Cette force universelle, c'est le bon ou
le mauvais côté de la force. L'ethnologue français Marcel Mauss, de bonne
réputation, a bien vu le lien entre la machine et la magie, la force et
l'énergie, le mana des Polynésiens, le manitou des Algonquiens. Maîtriser cette
force revenait à forcer moins nous-mêmes, cela nous dispensait du corps-à-corps
avec la matière lourde et résistante, le corps-à-corps avec le soldat ennemi.
La machine distancie en même temps qu'elle accélère. Elle est devenue avec le
temps immensément performante, nous permettant de voyager plus vite, de voler
comme des oiseaux, de déplacer des montagnes, de détruire le monde. Rêve
immémorial de la téléréalité.
La machine faisant tout à notre place, y
compris laver la vaisselle et cirer les planchers, notre condition physique
s'est altérée. Nous avons perdu de la poigne, de la torque et de la masse. Elle est finie, la marche forcée. Il est
fini, le travail au pic et à la pelle. Gosser, raboter, frotter, scier, cogner,
tout cela ne se fait plus. La machine a réglé nos comptes avec le fastidieux,
le contrariant, le difficile. Aujourd'hui, pour se faire des muscles, cela
prend un programme et de la discipline : marcher pour rien, courir dans le
vide, aller au gymnase, grimper, pédaler, à la recherche absurde de son corps perdu.

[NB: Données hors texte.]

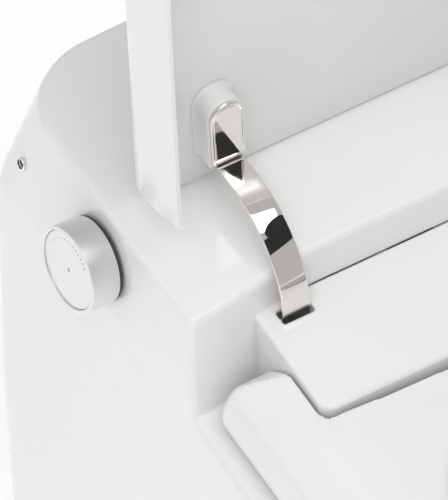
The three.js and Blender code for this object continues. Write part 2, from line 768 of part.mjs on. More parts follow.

Puis la machine qui forçait ànotre place, nous sortant physiquement du
champ de la force, cette machine a continué d'évoluer. Voilà qu'elle s'est mise
à calculer, à compter. Là encore, elle s'est attaquée aux opérations
fastidieuses et répétitives. Elle s'est attelée à la tâche de faire des calculs
très rapidement. Elle a accumulé des informations, classé des données,
développé une mémoire infinie. On ne parle même plus de machine, on parle
d'intelligence artificielle, une intelligence ultraperformante qui ne se
fatigue jamais, une intelligence qui n'a pas d'état d'âme, une intelligence qui
nous bat au jeu d'échecs, une mémoire intimidante, une sorte de magie. Car,
n'en doutons point, cet univers numérique est magique.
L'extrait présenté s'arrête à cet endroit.